On the other hand, the film is entirely linear. The early scenes are poop, piss and blood obsessed, a Freudian glossary of childhood. Appropriately enough they often center around Cotard’s daughter Olive who is alternately fearful and fascinated by what goes into and comes out of the human body.

As the film progresses so does decay – Hoffman’s body, the giant sets he creates, even Morton’s house. It’s an inspired and for some, off-putting touch of surreality when she buys a new house that comes complete with fire – but not in the fireplace. It’s the kind of visual wordplay Kaufman revels in – she is something of an old flame after all. It’s also a visual link to site specific artwork like that of Andy Goldsworthy who creates things like symmetrical leaf trails knowing that they will decay and return to nature. Part of the art is the transience of it.

So rich and loaded is Synecdoche, New York with symbols and meaning that it seems churlish to try to capture it in a mere blog post, just as Cotard and no doubt Kaufman strain against the limits of their means of expression to represent the fullness of what it means to be alive.
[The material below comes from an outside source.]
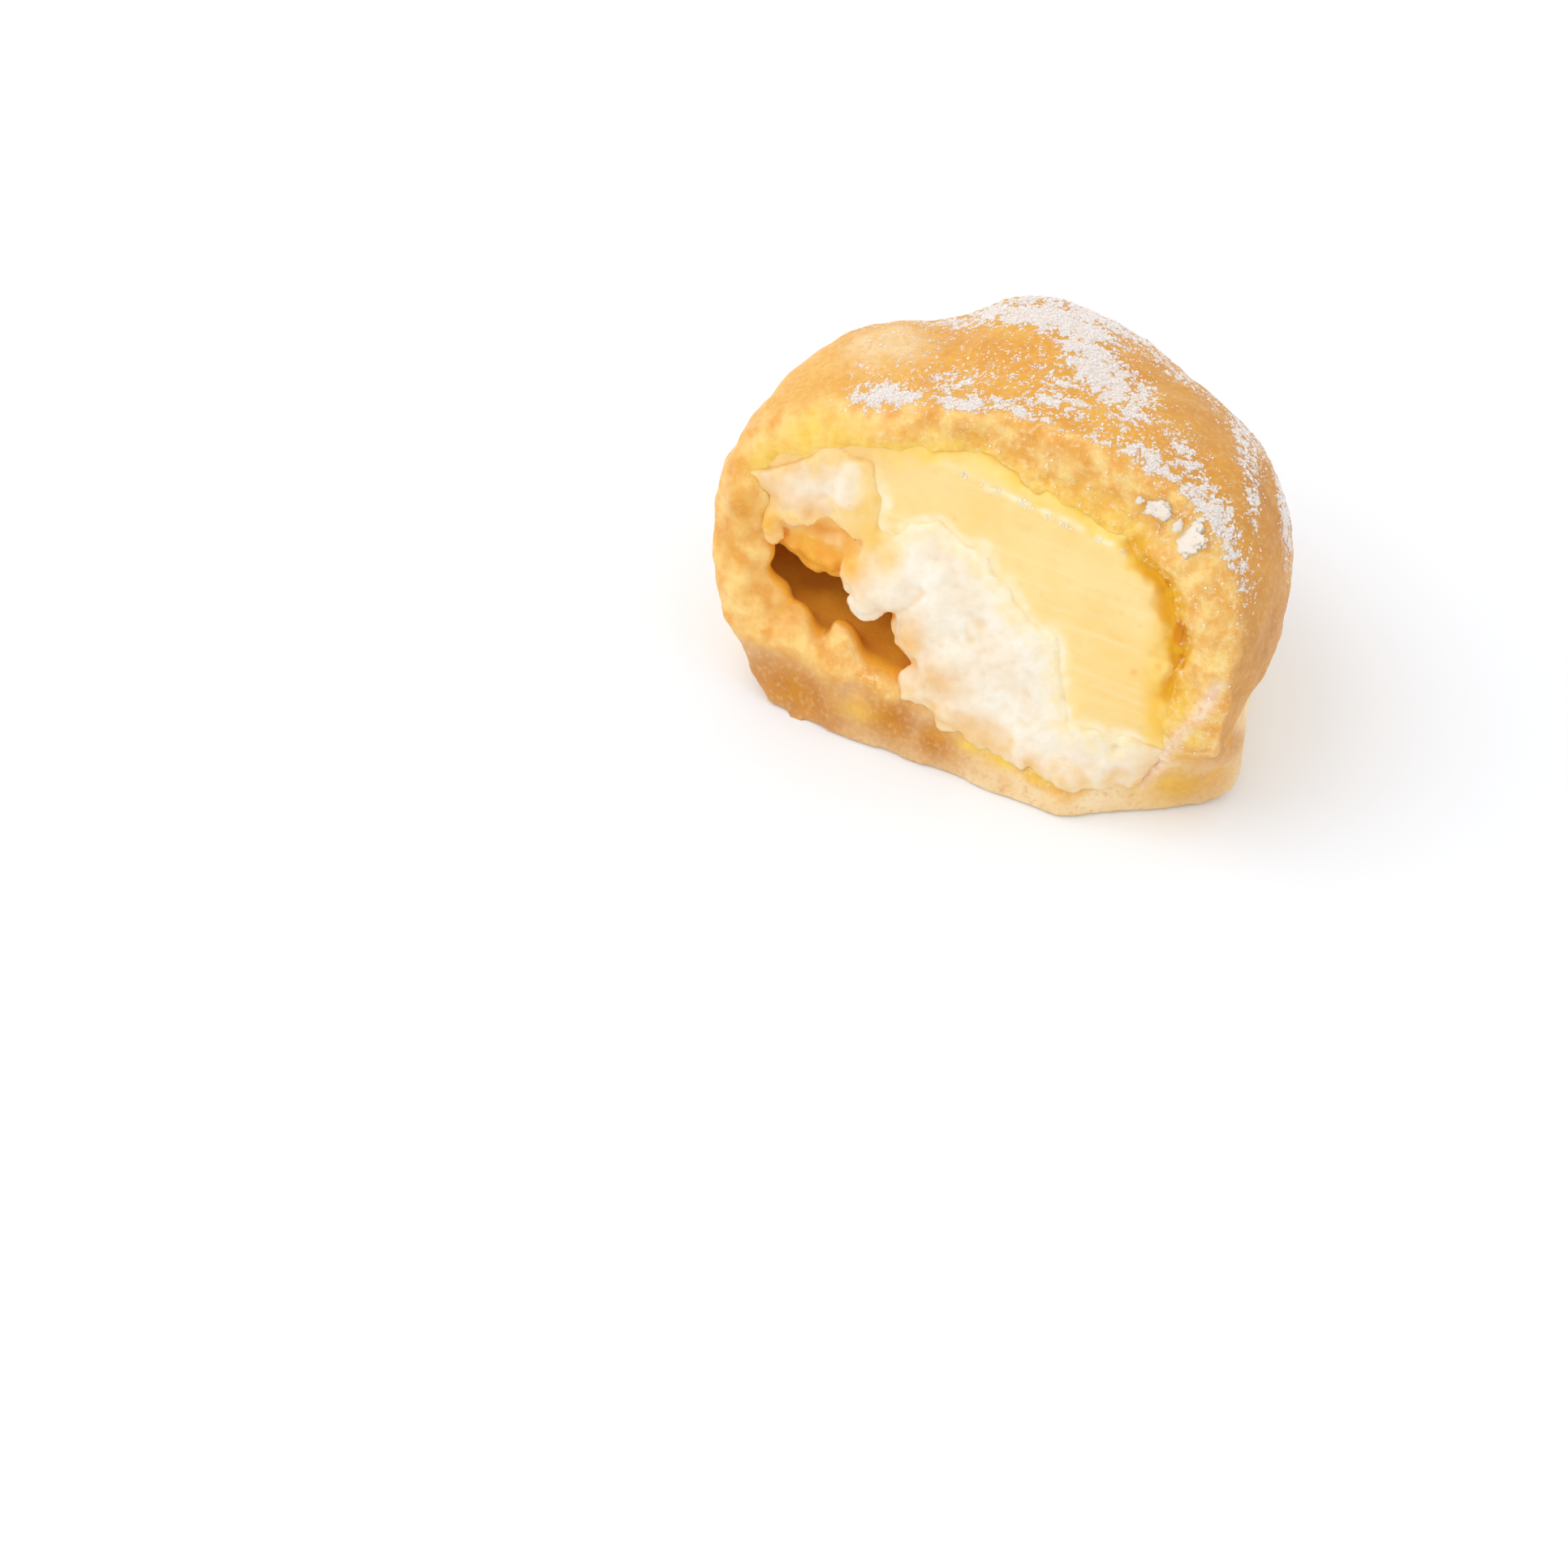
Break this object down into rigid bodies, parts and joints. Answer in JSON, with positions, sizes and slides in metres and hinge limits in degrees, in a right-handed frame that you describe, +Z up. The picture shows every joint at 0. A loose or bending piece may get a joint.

I’m painfully aware that I’ve barely hinted at the great performances within from the likes of Tom Noonan (more than 20 years after his brilliant turn in Michael Mann’s Manhunter), Diane Wiest, and Emily Watson.

Then there are the special effects that create a warehouse big enough to house a dirigible in the sky, and the breathtaking cinematography by Frederick Elmes who also shot Blue Velvet.

This is a film that may be seen as a flop and even a career killer for Kaufman, one that didn’t even make back half of it’s paltry $21 million box office. Twnety years from now however I predict it may very well be remembered as one of the best films of the century’s first decade.